:: What you should do ::
The listing must be reproduced in full, exactly as it stands.

:: Data excerpt ::
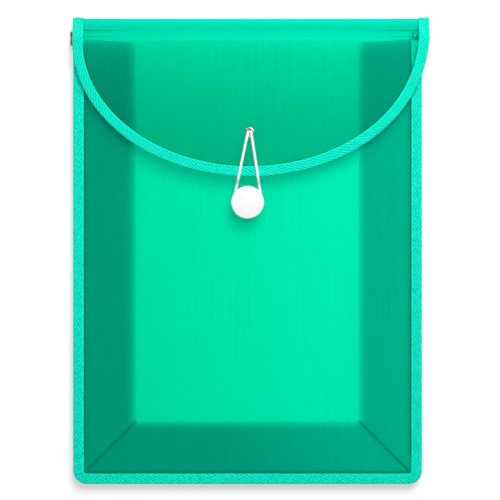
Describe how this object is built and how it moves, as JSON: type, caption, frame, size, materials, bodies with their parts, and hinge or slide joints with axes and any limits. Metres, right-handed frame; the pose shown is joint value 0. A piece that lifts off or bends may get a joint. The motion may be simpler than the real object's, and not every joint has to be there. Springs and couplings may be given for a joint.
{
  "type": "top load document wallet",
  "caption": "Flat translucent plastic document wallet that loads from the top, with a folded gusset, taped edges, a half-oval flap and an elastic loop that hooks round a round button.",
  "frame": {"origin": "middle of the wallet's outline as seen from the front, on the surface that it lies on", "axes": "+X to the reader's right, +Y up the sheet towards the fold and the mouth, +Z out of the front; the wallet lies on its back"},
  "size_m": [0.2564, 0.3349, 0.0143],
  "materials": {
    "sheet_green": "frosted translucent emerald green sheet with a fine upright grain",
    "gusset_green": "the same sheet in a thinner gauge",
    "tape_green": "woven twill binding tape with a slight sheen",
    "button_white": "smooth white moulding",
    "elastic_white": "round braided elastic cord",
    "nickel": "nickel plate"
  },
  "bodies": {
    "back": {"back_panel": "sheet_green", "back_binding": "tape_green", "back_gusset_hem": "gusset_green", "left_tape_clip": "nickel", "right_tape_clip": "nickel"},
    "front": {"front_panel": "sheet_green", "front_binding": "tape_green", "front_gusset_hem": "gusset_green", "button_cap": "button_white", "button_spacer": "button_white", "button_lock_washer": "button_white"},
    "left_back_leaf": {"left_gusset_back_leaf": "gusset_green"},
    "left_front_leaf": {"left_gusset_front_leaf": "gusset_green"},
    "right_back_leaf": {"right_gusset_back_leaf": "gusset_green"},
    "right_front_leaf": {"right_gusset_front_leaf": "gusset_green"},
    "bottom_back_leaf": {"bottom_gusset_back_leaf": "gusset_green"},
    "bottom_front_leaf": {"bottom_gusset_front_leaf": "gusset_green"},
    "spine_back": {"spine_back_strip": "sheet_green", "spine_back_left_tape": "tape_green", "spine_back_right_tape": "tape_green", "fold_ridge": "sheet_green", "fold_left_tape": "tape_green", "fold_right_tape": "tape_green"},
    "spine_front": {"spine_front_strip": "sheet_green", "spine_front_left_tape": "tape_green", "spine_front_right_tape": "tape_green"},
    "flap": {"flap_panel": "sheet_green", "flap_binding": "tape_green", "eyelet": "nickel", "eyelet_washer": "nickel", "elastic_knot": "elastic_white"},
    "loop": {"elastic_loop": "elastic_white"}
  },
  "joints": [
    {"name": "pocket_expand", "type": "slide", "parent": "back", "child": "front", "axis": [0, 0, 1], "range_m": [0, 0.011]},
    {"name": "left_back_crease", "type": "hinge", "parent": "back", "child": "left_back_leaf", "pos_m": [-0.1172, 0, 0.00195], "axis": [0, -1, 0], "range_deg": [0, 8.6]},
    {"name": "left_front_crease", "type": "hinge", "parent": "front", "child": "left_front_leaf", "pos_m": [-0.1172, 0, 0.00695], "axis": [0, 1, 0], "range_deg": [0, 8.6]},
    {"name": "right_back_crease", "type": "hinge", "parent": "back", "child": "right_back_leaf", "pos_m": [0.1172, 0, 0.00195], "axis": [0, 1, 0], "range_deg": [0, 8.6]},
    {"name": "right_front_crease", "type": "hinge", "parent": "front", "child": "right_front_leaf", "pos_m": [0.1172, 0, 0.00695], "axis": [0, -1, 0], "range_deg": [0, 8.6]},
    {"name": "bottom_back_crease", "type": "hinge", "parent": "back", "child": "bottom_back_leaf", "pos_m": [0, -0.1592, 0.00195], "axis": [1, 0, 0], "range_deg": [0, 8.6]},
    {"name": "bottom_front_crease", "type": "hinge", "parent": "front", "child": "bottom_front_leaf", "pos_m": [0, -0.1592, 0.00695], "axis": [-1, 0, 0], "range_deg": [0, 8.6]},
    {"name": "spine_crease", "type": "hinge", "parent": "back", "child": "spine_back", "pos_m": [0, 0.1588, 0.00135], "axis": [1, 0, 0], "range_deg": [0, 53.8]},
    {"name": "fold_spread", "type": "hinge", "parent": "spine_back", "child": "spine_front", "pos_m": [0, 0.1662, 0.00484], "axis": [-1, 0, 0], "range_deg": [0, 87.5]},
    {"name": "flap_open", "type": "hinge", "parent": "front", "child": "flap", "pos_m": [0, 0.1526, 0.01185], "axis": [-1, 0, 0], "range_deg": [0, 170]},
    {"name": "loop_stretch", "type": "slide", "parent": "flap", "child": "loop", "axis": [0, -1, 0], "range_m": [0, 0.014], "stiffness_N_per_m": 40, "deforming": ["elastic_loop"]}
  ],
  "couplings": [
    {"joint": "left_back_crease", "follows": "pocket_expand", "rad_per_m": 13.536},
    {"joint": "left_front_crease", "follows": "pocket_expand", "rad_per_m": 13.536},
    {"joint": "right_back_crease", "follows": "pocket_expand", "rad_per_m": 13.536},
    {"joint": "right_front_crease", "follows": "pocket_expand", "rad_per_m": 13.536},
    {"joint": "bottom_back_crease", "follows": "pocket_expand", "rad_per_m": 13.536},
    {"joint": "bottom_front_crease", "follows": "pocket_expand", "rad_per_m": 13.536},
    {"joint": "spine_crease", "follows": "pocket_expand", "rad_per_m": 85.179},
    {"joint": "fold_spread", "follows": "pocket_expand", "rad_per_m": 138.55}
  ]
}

:: Output for this exercise ::
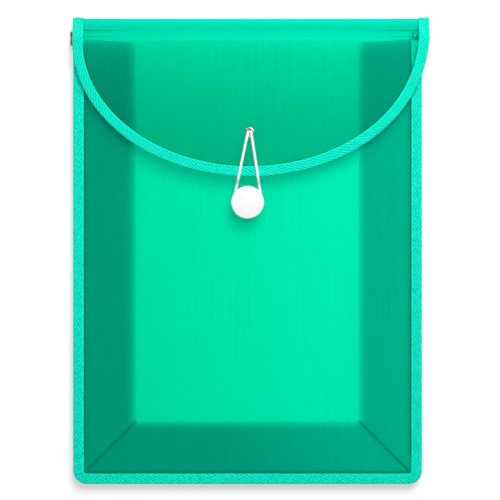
Describe how this object is built and how it moves, as JSON: type, caption, frame, size, materials, bodies with their parts, and hinge or slide joints with axes and any limits. Metres, right-handed frame; the pose shown is joint value 0. A piece that lifts off or bends may get a joint. The motion may be simpler than the real object's, and not every joint has to be there. Springs and couplings may be given for a joint.
{
  "type": "top load document wallet",
  "caption": "Flat translucent plastic document wallet that loads from the top, with a folded gusset, taped edges, a half-oval flap and an elastic loop that hooks round a round button.",
  "frame": {"origin": "middle of the wallet's outline as seen from the front, on the surface that it lies on", "axes": "+X to the reader's right, +Y up the sheet towards the fold and the mouth, +Z out of the front; the wallet lies on its back"},
  "size_m": [0.2564, 0.3349, 0.0143],
  "materials": {
    "sheet_green": "frosted translucent emerald green sheet with a fine upright grain",
    "gusset_green": "the same sheet in a thinner gauge",
    "tape_green": "woven twill binding tape with a slight sheen",
    "button_white": "smooth white moulding",
    "elastic_white": "round braided elastic cord",
    "nickel": "nickel plate"
  },
  "bodies": {
    "back": {"back_panel": "sheet_green", "back_binding": "tape_green", "back_gusset_hem": "gusset_green", "left_tape_clip": "nickel", "right_tape_clip": "nickel"},
    "front": {"front_panel": "sheet_green", "front_binding": "tape_green", "front_gusset_hem": "gusset_green", "button_cap": "button_white", "button_spacer": "button_white", "button_lock_washer": "button_white"},
    "left_back_leaf": {"left_gusset_back_leaf": "gusset_green"},
    "left_front_leaf": {"left_gusset_front_leaf": "gusset_green"},
    "right_back_leaf": {"right_gusset_back_leaf": "gusset_green"},
    "right_front_leaf": {"right_gusset_front_leaf": "gusset_green"},
    "bottom_back_leaf": {"bottom_gusset_back_leaf": "gusset_green"},
    "bottom_front_leaf": {"bottom_gusset_front_leaf": "gusset_green"},
    "spine_back": {"spine_back_strip": "sheet_green", "spine_back_left_tape": "tape_green", "spine_back_right_tape": "tape_green", "fold_ridge": "sheet_green", "fold_left_tape": "tape_green", "fold_right_tape": "tape_green"},
    "spine_front": {"spine_front_strip": "sheet_green", "spine_front_left_tape": "tape_green", "spine_front_right_tape": "tape_green"},
    "flap": {"flap_panel": "sheet_green", "flap_binding": "tape_green", "eyelet": "nickel", "eyelet_washer": "nickel", "elastic_knot": "elastic_white"},
    "loop": {"elastic_loop": "elastic_white"}
  },
  "joints": [
    {"name": "pocket_expand", "type": "slide", "parent": "back", "child": "front", "axis": [0, 0, 1], "range_m": [0, 0.011]},
    {"name": "left_back_crease", "type": "hinge", "parent": "back", "child": "left_back_leaf", "pos_m": [-0.1172, 0, 0.00195], "axis": [0, -1, 0], "range_deg": [0, 8.6]},
    {"name": "left_front_crease", "type": "hinge", "parent": "front", "child": "left_front_leaf", "pos_m": [-0.1172, 0, 0.00695], "axis": [0, 1, 0], "range_deg": [0, 8.6]},
    {"name": "right_back_crease", "type": "hinge", "parent": "back", "child": "right_back_leaf", "pos_m": [0.1172, 0, 0.00195], "axis": [0, 1, 0], "range_deg": [0, 8.6]},
    {"name": "right_front_crease", "type": "hinge", "parent": "front", "child": "right_front_leaf", "pos_m": [0.1172, 0, 0.00695], "axis": [0, -1, 0], "range_deg": [0, 8.6]},
    {"name": "bottom_back_crease", "type": "hinge", "parent": "back", "child": "bottom_back_leaf", "pos_m": [0, -0.1592, 0.00195], "axis": [1, 0, 0], "range_deg": [0, 8.6]},
    {"name": "bottom_front_crease", "type": "hinge", "parent": "front", "child": "bottom_front_leaf", "pos_m": [0, -0.1592, 0.00695], "axis": [-1, 0, 0], "range_deg": [0, 8.6]},
    {"name": "spine_crease", "type": "hinge", "parent": "back", "child": "spine_back", "pos_m": [0, 0.1588, 0.00135], "axis": [1, 0, 0], "range_deg": [0, 53.8]},
    {"name": "fold_spread", "type": "hinge", "parent": "spine_back", "child": "spine_front", "pos_m": [0, 0.1662, 0.00484], "axis": [-1, 0, 0], "range_deg": [0, 87.5]},
    {"name": "flap_open", "type": "hinge", "parent": "front", "child": "flap", "pos_m": [0, 0.1526, 0.01185], "axis": [-1, 0, 0], "range_deg": [0, 170]},
    {"name": "loop_stretch", "type": "slide", "parent": "flap", "child": "loop", "axis": [0, -1, 0], "range_m": [0, 0.014], "stiffness_N_per_m": 40, "deforming": ["elastic_loop"]}
  ],
  "couplings": [
    {"joint": "left_back_crease", "follows": "pocket_expand", "rad_per_m": 13.536},
    {"joint": "left_front_crease", "follows": "pocket_expand", "rad_per_m": 13.536},
    {"joint": "right_back_crease", "follows": "pocket_expand", "rad_per_m": 13.536},
    {"joint": "right_front_crease", "follows": "pocket_expand", "rad_per_m": 13.536},
    {"joint": "bottom_back_crease", "follows": "pocket_expand", "rad_per_m": 13.536},
    {"joint": "bottom_front_crease", "follows": "pocket_expand", "rad_per_m": 13.536},
    {"joint": "spine_crease", "follows": "pocket_expand", "rad_per_m": 85.179},
    {"joint": "fold_spread", "follows": "pocket_expand", "rad_per_m": 138.55}
  ]
}